I had heard it had a wild ending, and I do think that aspect lives up to the hype. It’s not a twist, it’s just some crazy shit that’s about half obviously symbolic and half I don’t know what. Plenty to chew on for all experience levels.
CRAZY SHIT SPOILERS THIS PARAGRAPH ONLY: It starts with all the men in the movie being one. The naked man tries to attack her and reaches through the mail slot. She stabs his hand, but he pulls his hand all the way off the knife, causing a huge, nasty split. Then she’s attacked by a procession of each of the men, each of them sharing that wound. But the best part is when the naked man comes up, now covered in plants like Swamp Thing (explain that), his belly expanding, and he lays down and gives birth to the kid, who then grows a belly and gives birth to the vicar, who gives birth to Geoffrey, who gives birth to James.
And there’s a heavy-handed Adam & Eve reference with eating an apple. Let’s call it an homage. Hopefully there’s an “all the easter eggs in MEN” slideshow explaining which book it comes from. Also there’s something about dandelion seeds. It comes up a bunch. I don’t know what that’s about.
This year of 2022 has quite a bounty of memorable horror releases, both of the original and long-running-franchise variety. For me personally MEN doesn’t rank near the top, but it’s also very distinct from any of the other ones, so I would understand anybody saying it was their #1. My advice is that if it sounds like you might like it, try watching it. If you get pretty far into it and you’re hating it, at least fast forward to the end.
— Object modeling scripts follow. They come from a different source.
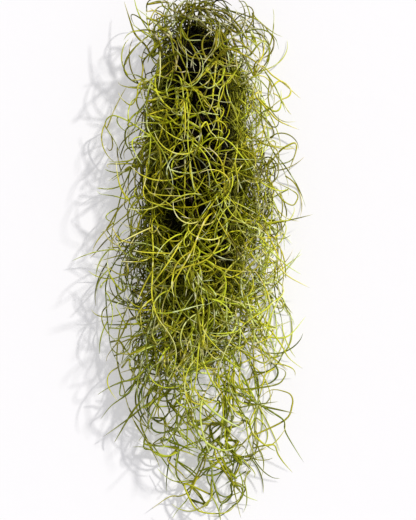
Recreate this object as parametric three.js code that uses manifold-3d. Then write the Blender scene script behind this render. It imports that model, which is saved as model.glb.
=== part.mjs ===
// Spanish moss (Tillandsia usneoides): one bunch as picked, lying on a flat surface.
//
// Millimetres. The bunch lies along Y with the end that it hung by at +Y, and spreads in X.
// Z is up from the surface that it lies on, which is z = 0.
// An old, black, wiry heart carries leafy green festoons, which are rooted on it in tiers. A
// festoon is a wandering stem with a thread-like, curling leaf at each joint. A seeded rule
// grows them one by one, and bends each clear of what has grown before it.
import * as THREE from "three";
import { mergeVertices } from "three/addons/utils/BufferGeometryUtils.js";
import Module from "manifold-3d";

const wasm = await Module();
wasm.setup();

// The bunch
const HALF_LENGTH = 205;
const HALF_WIDTH = 93;
const TOP = 82;
const BOX_MARGIN = 5; // all but the longest leaves stay this far inside the bunch's box
const CLEAR = 0.35; // least gap between two festoons, and between a festoon and the heart

// Threads: stems, leaves and the heart's bare old stems
const STEM_RADIUS = 0.85;
const LEAF_RADIUS = 0.75;
const TIP_RADIUS = 0.35;
const THREAD_SIDES = 3;
const SLIVER = 0.12; // bends smaller than this are evened out where threads join

// The bunch's outline: [y, middle x, half width, height]
const OUTLINE = [
  [205, 2, 22, 34],
  [172, 8, 47, 58],
  [120, 7, 54, 72],
  [45, 9, 68, 76],
  [-15, 6, 68, 74],
  [-90, 9, 62, 60],
  [-135, 15, 50, 48],
  [-170, 18, 32, 34],
  [-205, 18, 18, 24],
];
const OUTLINE_REACH = 20; // how far threads may stand out of the outline

// The heart's dense body: [y, middle x, half width], with a lump of up to LUMP of the half width
const HEART = [
  [180, 2, 0],
  [174, 3, 12],
  [156, 5, 23],
  [126, 6, 31],
  [84, 4, 34],
  [18, 4, 34],
  [-30, 3, 28],
  [-60, 2, 18],
  [-78, 2, 9],
  [-84, 2, 0],
];
const HEART_PITCH = 13.2; // from one ring of its surface to the next
const HEART_AROUND = 16; // points on a ring
const HEART_MIDDLE_Z = 20;
const HEART_FLATTENING = 0.74; // half height over half width
const LUMP = 0.14;

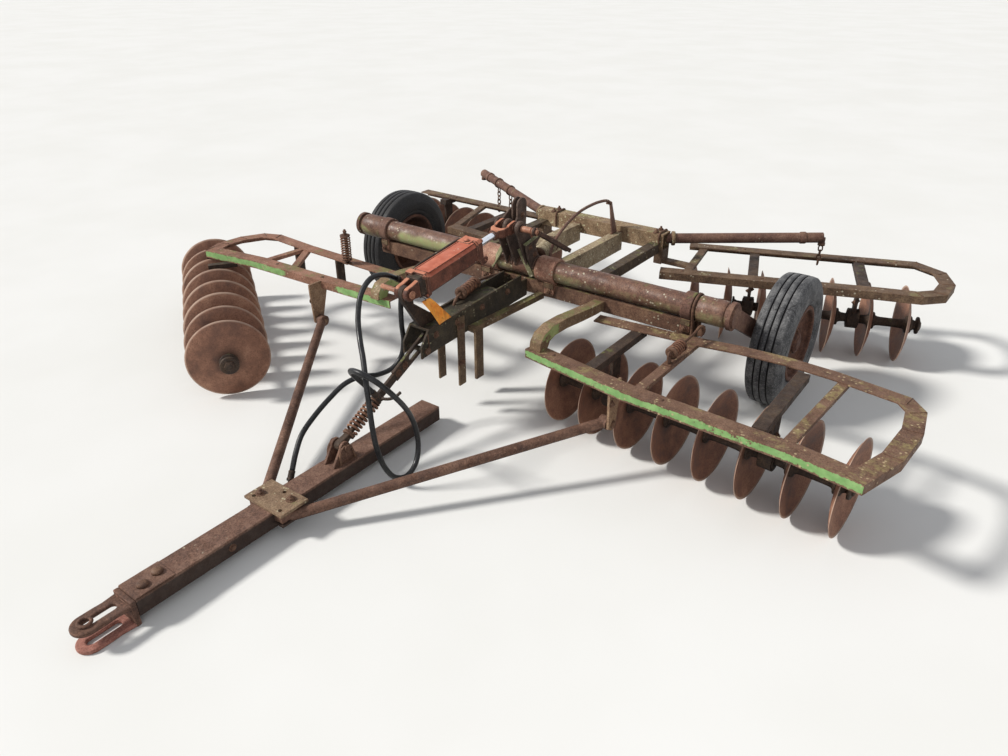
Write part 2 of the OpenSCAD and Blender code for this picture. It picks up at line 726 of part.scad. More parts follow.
module levelling_link() {
  color("#4d3428") on_link() {
    difference() {
      rotate([90, 0, 0]) translate([0, 0, -16]) linear_extrude(32) {
        circle(r = 24);
        translate([0, -12]) square([60, 24]);
      }
      rotate([90, 0, 0]) translate([0, 0, -40]) cylinder(h = 80, r = pin_r + 0.5);
    }
    rod([50, 0, 0], [300, 0, 0], 24);
    rod([260, 0, 0], [300, 0, 0], 56);
    rod([58, 0, 0], [68, 0, 0], 60);
    translate([295, -8, -22]) cube([130, 16, 44]);
    difference() {
      rotate([90, 0, 0]) translate([0, 0, -8]) linear_extrude(16) {
        translate([415, -34]) square([255, 68]);
        translate([670, 0]) circle(r = 34);
      }
      translate([535, -20, -pin_r - 4]) cube([120, 40, pin_d + 8]);
    }
  }
}

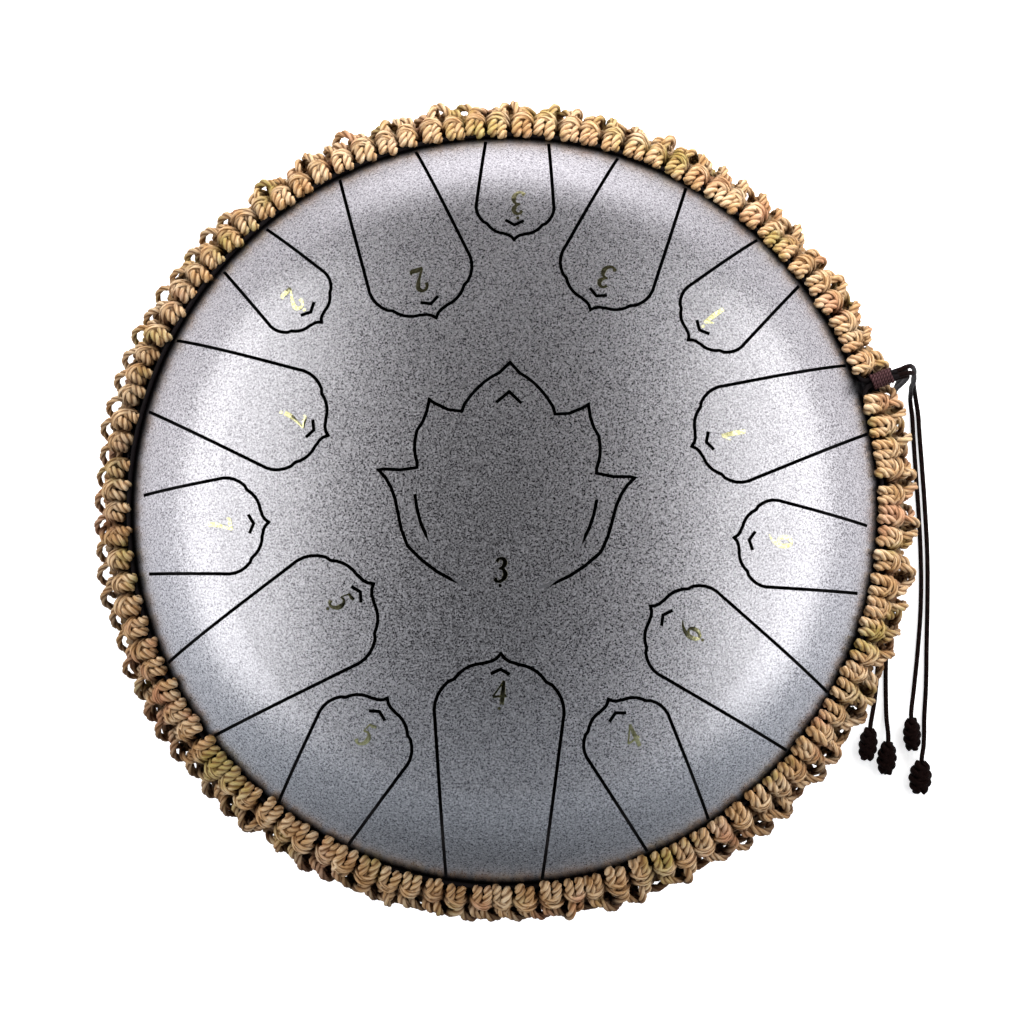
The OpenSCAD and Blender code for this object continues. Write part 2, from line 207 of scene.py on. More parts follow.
paintLook = {
    "light": (0.685, 0.671, 0.70), "dark": (0.172, 0.167, 0.18), "bowlShade": 0.9,
    "grain": 1150.0, "grainShare": 0.7, "fineGrain": 2300.0, "fineShare": 0.3, "clouds": 9.0,
    "specks": (0.36, 0.64),  # the grain is all dark below the first and all light above the second
    "relief": 0.4, "grainDepth": 0.0001,
    "metal": 0.93, "roughness": 0.36, "roughGrain": 0.22, "roughClouds": 0.06,
    "dust": (0.1640, 0.1675),  # distance from the axis where the painted shade beside the jute begins and is full
    "dustShift": 0.004,
    # the near-black of the painted shade beside the jute, in the slots and inside the bowl
    "grime": (0.012, 0.011, 0.012),
}
# The dome's outer face is a crown arc up to join, and a shoulder arc beyond it. What lies deeper under that face
# than cut is the edge of a slot.
domeShape = {
    "crown": 0.3682, "crownHeight": -0.1942, "join": 0.127,
    "shoulder": 0.072, "shoulderReach": 0.10217, "shoulderHeight": 0.08382,
    "cut": (0.0003, 0.0005),
}
bowlShape = {"arc": 0.10387, "arcReach": 0.06767, "arcHeight": 0.11187, "inside": (0.0006, 0.001)}


def steelPaint(name, shade, isDome):
    p = paintLook
    f = Finish(name)
    where = f.place()
    grain = f.noise(where, p["grain"], 2.0, 0.6)
    fine = f.noise(where, p["fineGrain"], 1.0, 0.5)
    cloud = f.noise(where, p["clouds"], 2.0, 0.5)
    speck = f.level(grain * p["grainShare"] + fine * p["fineShare"], *p["specks"])
    body = f.mix(speck, toned(p["dark"], shade), toned(p["light"], shade))
    reach = f.fromAxis(where)
    if isDome:  # the slot walls below the dome's face are painted near-black: painted shade in the slots
        d = domeShape
        crown = (d["crown"] ** 2 - reach * reach) ** 0.5 + d["crownHeight"]
        along = reach - d["shoulderReach"]
        shoulder = (d["shoulder"] ** 2 - along * along) ** 0.5 + d["shoulderHeight"]
        face = crown + (shoulder - crown) * f.maths("GREATER_THAN", reach, d["join"])
        cut = f.level(face - f.split(where, 2), *d["cut"])
        # painted shade: the dome darkens to near-black beside the jute band
        dust = f.level(reach + (grain - 0.5) * p["dustShift"], *p["dust"])
        body = f.mix(dust, f.mix(cut, body, p["grime"]), p["grime"])
    else:  # the inside of the bowl is painted near-black: painted shade inside the drum
        b = bowlShape
        out = f.maths("MAXIMUM", reach - b["arcReach"], 0.0)
        up = f.split(where, 2) - b["arcHeight"]
        depth = b["arc"] - (out * out + up * up) ** 0.5
        body = f.mix(f.level(depth, *b["inside"]), body, p["grime"])
    even = p["roughness"] - p["roughClouds"] / 2
    f.set(Base_Color=body, Metallic=p["metal"],
          Roughness=(speck - 0.5) * p["roughGrain"] + cloud * p["roughClouds"] + even,
          Normal=f.bump(grain, p["relief"], p["grainDepth"]))
    return f.material


rubberLook = {
    "seal": (0.03, 0.03, 0.032), "foot": (0.022, 0.022, 0.024),
    "bloom": 60.0, "bloomShades": (0.7, 1.5), "roughness": (0.62, 0.82),
    "grain": 1400.0, "relief": 0.25, "grainDepth": 0.0001,
}


def rubber(name, tone):
    look = rubberLook
    f = Finish(name)
    where = f.place()
    grain = f.noise(where, look["grain"], 2.0, 0.6)
    bloom = f.noise(where, look["bloom"], 3.0, 0.5)
    worn, dusty = look["bloomShades"]
    f.set(Base_Color=f.mix(bloom, toned(tone, worn), toned(tone, dusty)),
          Roughness=f.level(bloom, *noiseRange, *look["roughness"]),
          Normal=f.bump(grain, look["relief"], look["grainDepth"]))
    return f.material


stringLook = {
    "dark": (0.004, 0.003, 0.003), "light": (0.012, 0.009, 0.01),
    "grain": 700.0, "roughness": 0.9, "gloss": 0.1,
}


def darkString(name):
    f = Finish(name)
    grain = f.noise(f.place(), stringLook["grain"], 2.0, 0.6)
    f.set(Base_Color=f.mix(grain, stringLook["dark"], stringLook["light"]),
          Roughness=stringLook["roughness"], Specular_IOR_Level=stringLook["gloss"])
    return f.material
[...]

You’re gonna want to see that shit.
*Movies that I and/or others like that got a D+ CinemaScore: Terence Malick’s THE NEW WORLD, PUNCH-DRUNK LOVE, HEREDITARY, VAMPIRES, THE EMPTY MAN, KNOCK OFF, EVENT HORIZON, VALENTINE, THE WEATHER MAN, ULTRAVIOLET, THE RUINS, HAYWIRE
P.S. Other movies that could’ve been called “MEN” if they wanted to lay all their thematic cards on the table like this: FIRST BLOOD, GLENGARRY GLEN ROSS, GOODFELLAS, FIGHT CLUB, 300, THERE WILL BE BLOOD, THE WOLF OF WALL STREET, THE NORTHMAN
October 24th, 2022 at 9:10 am
I liked it up until the ending, which I just found far too much to experience after the more foreboding build-up, even though after the fact, stuff I read about what Garland said presents one possible literal interpretation of what happened:
SPOILER
He said the recurring European folklore figure of The Green Man, who represents renewal, was an inspiration on the story, and since there’s a naked dude first encountered in the wild who grows more leafier as it goes on, you can maybe take him as an actual supernatural entity who’s putting Harper through all this in a really messed up attempt to get her past what she’s been through. Maybe not as interesting as a more symbolic reading on things, but it’s there.